Parts and joints as JSON:
* * * * * * * * *

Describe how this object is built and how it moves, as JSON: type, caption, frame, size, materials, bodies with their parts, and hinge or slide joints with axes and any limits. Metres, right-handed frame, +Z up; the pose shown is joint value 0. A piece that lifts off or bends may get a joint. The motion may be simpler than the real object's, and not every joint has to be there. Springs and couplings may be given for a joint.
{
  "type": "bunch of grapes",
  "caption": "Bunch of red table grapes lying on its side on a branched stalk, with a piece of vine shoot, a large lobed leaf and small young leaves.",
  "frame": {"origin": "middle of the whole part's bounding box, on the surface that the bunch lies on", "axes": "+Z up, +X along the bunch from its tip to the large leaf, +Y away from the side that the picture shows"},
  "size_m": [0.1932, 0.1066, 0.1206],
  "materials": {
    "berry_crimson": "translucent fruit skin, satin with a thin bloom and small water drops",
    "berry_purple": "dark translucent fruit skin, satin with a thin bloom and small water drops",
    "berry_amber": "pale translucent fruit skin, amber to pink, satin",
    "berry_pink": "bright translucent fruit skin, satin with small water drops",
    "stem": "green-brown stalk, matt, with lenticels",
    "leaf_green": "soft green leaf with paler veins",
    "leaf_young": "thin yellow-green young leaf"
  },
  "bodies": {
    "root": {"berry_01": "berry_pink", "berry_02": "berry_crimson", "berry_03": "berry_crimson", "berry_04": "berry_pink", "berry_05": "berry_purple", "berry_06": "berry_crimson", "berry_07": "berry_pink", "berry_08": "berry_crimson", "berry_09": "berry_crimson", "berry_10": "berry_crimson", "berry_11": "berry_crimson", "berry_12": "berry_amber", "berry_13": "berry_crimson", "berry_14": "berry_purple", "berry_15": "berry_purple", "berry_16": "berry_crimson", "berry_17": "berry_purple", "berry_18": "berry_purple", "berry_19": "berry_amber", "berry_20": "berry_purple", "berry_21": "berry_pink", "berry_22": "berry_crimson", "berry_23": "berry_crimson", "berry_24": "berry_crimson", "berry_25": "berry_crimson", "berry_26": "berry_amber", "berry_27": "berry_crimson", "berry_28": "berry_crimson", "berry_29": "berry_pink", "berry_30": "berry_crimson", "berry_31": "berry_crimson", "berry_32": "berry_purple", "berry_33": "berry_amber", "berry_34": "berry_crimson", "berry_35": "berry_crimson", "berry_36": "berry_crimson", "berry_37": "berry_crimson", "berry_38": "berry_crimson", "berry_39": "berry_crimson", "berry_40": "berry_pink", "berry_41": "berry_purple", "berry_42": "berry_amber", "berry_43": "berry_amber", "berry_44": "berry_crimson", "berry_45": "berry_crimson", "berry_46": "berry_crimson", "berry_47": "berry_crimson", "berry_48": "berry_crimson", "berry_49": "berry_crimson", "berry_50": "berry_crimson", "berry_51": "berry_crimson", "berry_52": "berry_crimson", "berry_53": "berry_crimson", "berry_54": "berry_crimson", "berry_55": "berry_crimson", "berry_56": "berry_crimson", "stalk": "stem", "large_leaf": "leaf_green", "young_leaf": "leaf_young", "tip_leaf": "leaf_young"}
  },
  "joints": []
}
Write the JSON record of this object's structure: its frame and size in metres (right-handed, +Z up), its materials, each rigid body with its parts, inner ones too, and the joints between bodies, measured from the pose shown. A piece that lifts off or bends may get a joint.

* * * * * * * * *

Produce a verbatim transcription of the entries above.

Correct response:
Describe how this object is built and how it moves, as JSON: type, caption, frame, size, materials, bodies with their parts, and hinge or slide joints with axes and any limits. Metres, right-handed frame, +Z up; the pose shown is joint value 0. A piece that lifts off or bends may get a joint. The motion may be simpler than the real object's, and not every joint has to be there. Springs and couplings may be given for a joint.
{
  "type": "bunch of grapes",
  "caption": "Bunch of red table grapes lying on its side on a branched stalk, with a piece of vine shoot, a large lobed leaf and small young leaves.",
  "frame": {"origin": "middle of the whole part's bounding box, on the surface that the bunch lies on", "axes": "+Z up, +X along the bunch from its tip to the large leaf, +Y away from the side that the picture shows"},
  "size_m": [0.1932, 0.1066, 0.1206],
  "materials": {
    "berry_crimson": "translucent fruit skin, satin with a thin bloom and small water drops",
    "berry_purple": "dark translucent fruit skin, satin with a thin bloom and small water drops",
    "berry_amber": "pale translucent fruit skin, amber to pink, satin",
    "berry_pink": "bright translucent fruit skin, satin with small water drops",
    "stem": "green-brown stalk, matt, with lenticels",
    "leaf_green": "soft green leaf with paler veins",
    "leaf_young": "thin yellow-green young leaf"
  },
  "bodies": {
    "root": {"berry_01": "berry_pink", "berry_02": "berry_crimson", "berry_03": "berry_crimson", "berry_04": "berry_pink", "berry_05": "berry_purple", "berry_06": "berry_crimson", "berry_07": "berry_pink", "berry_08": "berry_crimson", "berry_09": "berry_crimson", "berry_10": "berry_crimson", "berry_11": "berry_crimson", "berry_12": "berry_amber", "berry_13": "berry_crimson", "berry_14": "berry_purple", "berry_15": "berry_purple", "berry_16": "berry_crimson", "berry_17": "berry_purple", "berry_18": "berry_purple", "berry_19": "berry_amber", "berry_20": "berry_purple", "berry_21": "berry_pink", "berry_22": "berry_crimson", "berry_23": "berry_crimson", "berry_24": "berry_crimson", "berry_25": "berry_crimson", "berry_26": "berry_amber", "berry_27": "berry_crimson", "berry_28": "berry_crimson", "berry_29": "berry_pink", "berry_30": "berry_crimson", "berry_31": "berry_crimson", "berry_32": "berry_purple", "berry_33": "berry_amber", "berry_34": "berry_crimson", "berry_35": "berry_crimson", "berry_36": "berry_crimson", "berry_37": "berry_crimson", "berry_38": "berry_crimson", "berry_39": "berry_crimson", "berry_40": "berry_pink", "berry_41": "berry_purple", "berry_42": "berry_amber", "berry_43": "berry_amber", "berry_44": "berry_crimson", "berry_45": "berry_crimson", "berry_46": "berry_crimson", "berry_47": "berry_crimson", "berry_48": "berry_crimson", "berry_49": "berry_crimson", "berry_50": "berry_crimson", "berry_51": "berry_crimson", "berry_52": "berry_crimson", "berry_53": "berry_crimson", "berry_54": "berry_crimson", "berry_55": "berry_crimson", "berry_56": "berry_crimson", "stalk": "stem", "large_leaf": "leaf_green", "young_leaf": "leaf_young", "tip_leaf": "leaf_young"}
  },
  "joints": []
}
Write the JSON record of this object's structure: its frame and size in metres (right-handed, +Z up), its materials, each rigid body with its parts, inner ones too, and the joints between bodies, measured from the pose shown. A piece that lifts off or bends may get a joint.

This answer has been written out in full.